In moving from a regulatory to a deregulatory regime, utilities are evolving from service providers to service enablers with data at their disposal. The rise of the internet of things (IoT), blockchain, and DERs have accelerated this trend further.
Data and analytics for electric utilities
The dynamic topology of the grid demands real-time decision-making.
In addition, handling multiple constraints like trading, balancing, and stability while operating the network, adds to the complexity of managing the grid. Inadequate data storage and processing capabilities and a lack of a common data model spanning customers, assets, operations, etc., result in limited data utilization. Moreover, insufficient data sets (structured and unstructured) create multiple sources of truth and restrict the availability of ready-to-use data.
Furthermore, the limited integration of enterprise core systems such as billing, CRM, ERP, and more with operational systems like SCADA, GIS, and AMS leads to manual cleansing, consolidation, and curation of data and isolated maintenance protocols. Above all, electric utilities are challenged by an aging infrastructure and the overwhelming demand for Industry 4.0 solutions.
As utility applications historically evolved in silos, gaps among different applications and their data sets are common. For example, to identify consumers whose current power consumption is greater than a specific value and who have also not paid their bills for a certain period, utilities need to collate data from the operational parameters of smart meters and outstanding invoices. Similarly, determining the predictive proximity of overhead conductors from nearby vegetation that needs data from GIS, AMS, and satellite imagery, is another way utility firms can close the gap across applications. Besides the two instances mentioned above, electric utilities can conflate outage data from smart meters and OMS to pinpoint and direct field personnel to the exact span or location of an outage.
Asset management, including performance monitoring of assets, is another area of focus for data analytics. Electric utilities mostly employ conventional inspection methods like condition monitoring, SCADA monitoring, and tracking outages through the OMS to manage their assets. Although such tracking provides operational insights about the assets, details of the asset exterior, including leakages, damages, and more, are often overlooked. Such critical analysis is possible by considering other relevant data like asset images, fault data, environment data, and financial costs involved with asset failure.
Besides asset management, stakeholder expectations in an analytics solution vary in the utilities sector. While a CXO may want to understand prospective capital and operational expenditure (CAPEX and OPEX) investments, a network operations manager may be more interested in network reliability indices or service level agreements (SLAs). Similarly, a field engineer may be interested in detailed asset condition metrics and customer-level energy consumption patterns.
Benefits of data analytics for electric utilities
The benefits of leveraging data include preventive rather than reactive maintenance, resulting in optimized maintenance costs, less rework, little to no breakdowns and grid failures, reduced compensation pay out due to accidents/outages, and more accurate decision-making.
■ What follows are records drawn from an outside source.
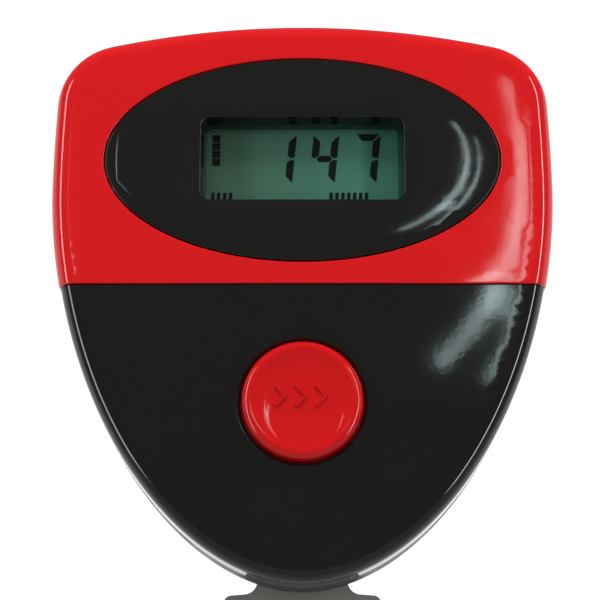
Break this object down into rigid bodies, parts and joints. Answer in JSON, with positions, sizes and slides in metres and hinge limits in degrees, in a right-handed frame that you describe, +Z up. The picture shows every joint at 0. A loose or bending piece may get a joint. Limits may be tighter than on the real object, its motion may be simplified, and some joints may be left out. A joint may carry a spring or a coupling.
{
  "type": "exercise machine counter console",
  "caption": "Battery-powered LCD counter console with a red top cover, oval display bezel and one push button, on a sheet-steel bracket with a flat foot.",
  "frame": {"origin": "centre of the underside of the bracket's flat foot", "axes": "+Z up, +X to the right of someone facing the display, -Y towards that person; the display face leans back 30 degrees"},
  "size_m": [0.11, 0.0798, 0.1388],
  "materials": {
    "gloss_red": "glossy injection-moulded ABS, signal red",
    "gloss_black": "glossy injection-moulded ABS, black",
    "black_plastic": "finely textured black ABS",
    "window_clear": "clear polished acrylic pane",
    "lcd_glass": "LCD glass with polariser, grey-green",
    "reflector_foil": "diffuse metallised foil",
    "white_plastic": "white moulded plastic",
    "silicone": "translucent grey silicone rubber",
    "board_green": "green solder mask on glass-epoxy board",
    "black_epoxy": "black epoxy and sleeving",
    "carbon_rubber": "conductive carbon rubber",
    "cell_wrap": "printed blue sleeve, plain",
    "nickel_plate": "nickel-plated spring steel",
    "red_lead": "red wire insulation",
    "black_lead": "black wire insulation",
    "screw_steel": "zinc-plated steel",
    "bracket_grey": "grey powder coat over 2 mm sheet steel"
  },
  "bodies": {
    "console": {"top_cover": "gloss_red", "display_bezel": "gloss_black", "front_shell": "gloss_black", "rear_shell": "black_plastic", "sensor_jack": "black_plastic", "display_window": "window_clear", "lcd_front_glass": "lcd_glass", "lcd_back_glass": "lcd_glass", "lcd_reflector": "reflector_foil", "lcd_frame": "white_plastic", "zebra_strip_upper": "silicone", "zebra_strip_lower": "silicone", "button_dome": "silicone", "circuit_board": "board_green", "chip_blob": "black_epoxy", "capacitor_1": "black_epoxy", "capacitor_2": "black_epoxy", "battery_cell": "cell_wrap", "battery_spring": "nickel_plate", "battery_contact": "nickel_plate", "quartz_crystal": "nickel_plate", "battery_lead_positive": "red_lead", "battery_lead_negative": "black_lead", "board_screw_1": "screw_steel", "board_screw_2": "screw_steel", "board_screw_3": "screw_steel", "board_screw_4": "screw_steel", "case_screw_1": "screw_steel", "case_screw_2": "screw_steel", "case_screw_3": "screw_steel", "case_screw_4": "screw_steel", "bracket_screw_1": "screw_steel", "bracket_screw_2": "screw_steel", "bracket_washer_1": "screw_steel", "bracket_washer_2": "screw_steel", "bracket": "bracket_grey"},
    "mode_button": {"mode_button": "gloss_red", "contact_pill": "carbon_rubber"},
    "battery_door": {"battery_door": "black_plastic"}
  },
  "joints": [
    {"name": "mode_button_press", "type": "slide", "parent": "console", "child": "mode_button", "axis": [0, 0.866, -0.5], "range_m": [0, 0.0012], "stiffness_N_per_m": 1250, "deforming": ["button_dome"]},
    {"name": "battery_door_hinge", "type": "hinge", "parent": "console", "child": "battery_door", "pos_m": [0, 0.02137, 0.09139], "axis": [-1, 0, 0], "range_deg": [0, 95]}
  ]
}
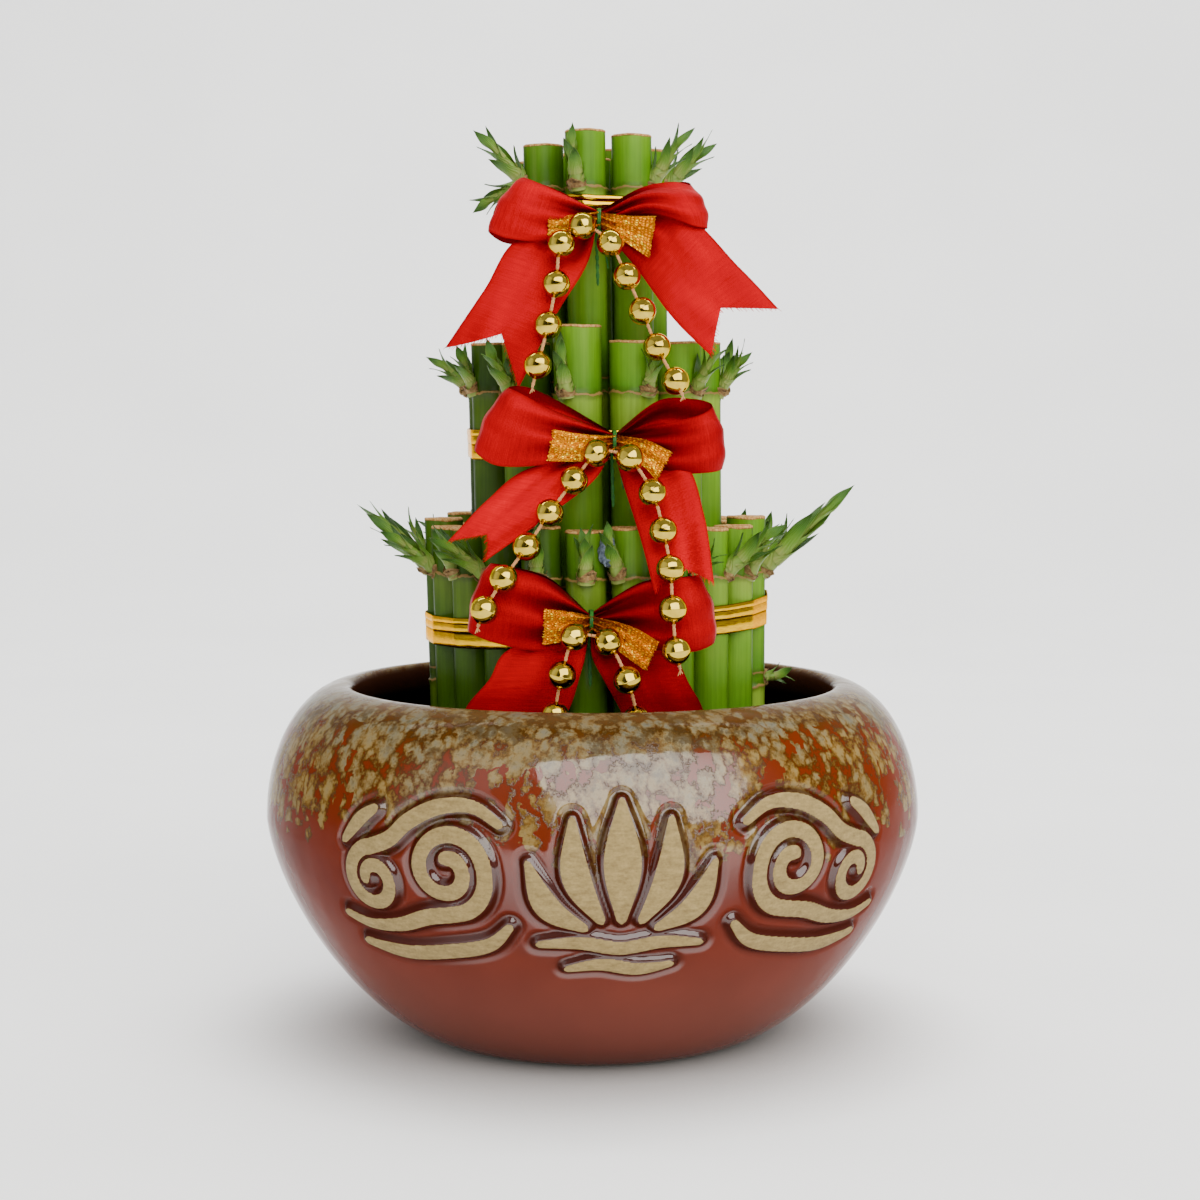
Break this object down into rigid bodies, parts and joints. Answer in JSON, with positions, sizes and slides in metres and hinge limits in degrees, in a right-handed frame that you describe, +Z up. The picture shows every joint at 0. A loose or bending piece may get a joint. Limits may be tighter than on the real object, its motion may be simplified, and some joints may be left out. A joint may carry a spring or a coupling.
{
  "type": "lucky bamboo tower",
  "caption": "Tiered tower of tied lucky bamboo canes with red bows and gold beads, standing in a round glazed bowl.",
  "frame": {"origin": "centre of the bowl's flat base, on the surface that it stands on", "axes": "+Z up along the bowl's axis, -Y towards the front with the bows, +X to the right seen from the front"},
  "size_m": [0.2, 0.2, 0.2748],
  "materials": {
    "glaze": "glossy opaque stoneware glaze",
    "pebbles": "wet dark pebbles",
    "cane": "satin green stem and leaves",
    "gold_band": "metallised gold strip",
    "satin": "red satin ribbon",
    "gold_mesh": "gold glitter mesh",
    "beads": "gold plated beads on a pale thread",
    "wire_tie": "green coated wire tie"
  },
  "bodies": {
    "root": {"bowl": "glaze", "pebble_bed": "pebbles", "cane_top_1": "cane", "cane_top_2": "cane", "cane_top_3": "cane", "cane_top_4": "cane", "cane_top_5": "cane", "cane_top_6": "cane", "cane_top_7": "cane", "cane_top_centre": "cane", "cane_middle_1": "cane", "cane_middle_2": "cane", "cane_middle_3": "cane", "cane_middle_4": "cane", "cane_middle_5": "cane", "cane_middle_6": "cane", "cane_middle_7": "cane", "cane_middle_8": "cane", "cane_middle_9": "cane", "cane_middle_10": "cane", "cane_middle_11": "cane", "cane_middle_12": "cane", "cane_outer_1": "cane", "cane_outer_2": "cane", "cane_outer_3": "cane", "cane_outer_4": "cane", "cane_outer_5": "cane", "cane_outer_6": "cane", "cane_outer_7": "cane", "cane_outer_8": "cane", "cane_outer_9": "cane", "cane_outer_10": "cane", "cane_outer_11": "cane", "cane_outer_12": "cane", "cane_outer_13": "cane", "cane_outer_14": "cane", "cane_outer_15": "cane", "cane_outer_16": "cane", "cane_outer_17": "cane", "cane_outer_18": "cane", "cane_outer_19": "cane", "cane_outer_20": "cane", "cane_outer_21": "cane", "cane_outer_22": "cane", "gold_band_top": "gold_band", "satin_bow_top": "satin", "mesh_ribbon_top": "gold_mesh", "bead_strand_top": "beads", "wire_tie_top": "wire_tie", "gold_band_middle": "gold_band", "satin_bow_middle": "satin", "mesh_ribbon_middle": "gold_mesh", "bead_strand_middle": "beads", "wire_tie_middle": "wire_tie", "gold_band_bottom": "gold_band", "satin_bow_bottom": "satin", "mesh_ribbon_bottom": "gold_mesh", "bead_strand_bottom": "beads", "wire_tie_bottom": "wire_tie"}
  },
  "joints": []
}
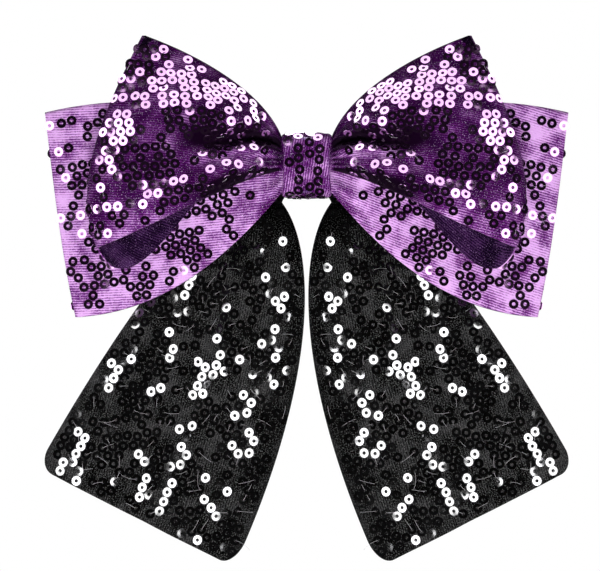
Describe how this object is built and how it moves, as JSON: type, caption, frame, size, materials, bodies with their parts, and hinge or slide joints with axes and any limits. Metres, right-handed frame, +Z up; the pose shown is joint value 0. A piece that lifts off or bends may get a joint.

Several techniques based on a combination of business rules, algorithms, machine learning, data mining, statistical analysis, and more can be used to derive inferences from multiple data sets. This includes historical, transactional, and real-time data feeds. Linking different systems through meaningful common identifiers will be key to developing such analytics. In the future, post-mortem reports on grids can be replaced with prescriptive and predictive analytics in a dynamically changing operational environment. Tangible outputs in dashboards, charts, heat maps, and tabular representations will simplify decision-making, while different what-if analyses will provide a massive leverage to operations, planning, and strategy.
The need for a data governance module
To develop cross-functional insights, making sense of assets and data across systems are critical.
This also means seamless integration across operational and information technology (OT-IT) systems and data exchange with third parties. Such integration may be achieved by bringing data from multiple sources onto a single repository and then processing the same further, based on requirement.
Since existing applications have historically been developed and operated as silos, there must be a concentrated effort of sanitizing disparate and disintegrated data sets into an integrated, compatible, and standardized model. This will involve planning the database architecture according to required data sets, proper mapping, rule-based automated cleansing and execution, and creating logical data sets if some are missing. A data governance model is necessary to take care of standardizing data ingestion processes, processing, updating, publishing, and archival for maintaining the data quality and usage.
A data analytics platform for electric utilities
A platform for such analytics will have to extract and store data from multiple systems.
Some of these will be structured data from enterprise systems like GIS, asset management, and CIS, while some will be semi-structured data from file-based systems or third parties. Others will be unstructured such as e-mails and image data. The extracted data will then be cleansed, curated, and merged to make it suitable for various reports, analytics, and dashboards required by various decision makers, including CXOs, operational staff, managers, and customers. This will make decision-making easier while reducing manual effort, improving accuracy, and increasing efficiency.
A conceptual architecture of such a platform is illustrated in Figure 1 below:
Figure 1: Conceptual architecture of a data analytics platform
The platform will consist of multiple layers:
Data sources: The lower layer is the data source that may include internal and external data.
Integration layer: This layer may comprise application programming interfaces (API), extract transform load (ETL), or extract load transform (ELT) processes, database connections, messaging queues, tool adapters, or enterprise service bus layers such as eWay IBM WebSphere, SISCO utility integration bus (UIB), and more.
Data storage curation layer: This layer consists of cleansed and curated data partially or fully ready to be used by the analytics layer. Such data may be in a database, data warehouse, file server, or data lake.
Analytics layer: Here, business intelligence, logic, and analytical tools are used to derive meaningful inferences and insights from the data. Such inferences may be further used to visualize data and insights in the form of dashboards, graphs, and charts.
The future ahead
The data platform, as described in this paper, will thus shift the decision-making and operations of utilities from reactive and proactive (routine) to predictive and prescriptive.
As more and more data are processed through AI and ML models, utilities can gain deeper, accurate, and real-time / near real-time insights on network, assets, incidents, consumers, and deregulated environments. Besides, costs and risks will also reduce considerably. Additionally, persona-based reporting and visualization will ease work processes to a large extent.
By improving efficiency and accuracy, enhancing asset performance, and reducing rework costs, the integrated data analytics platform can add significant value to the business of electric utilities.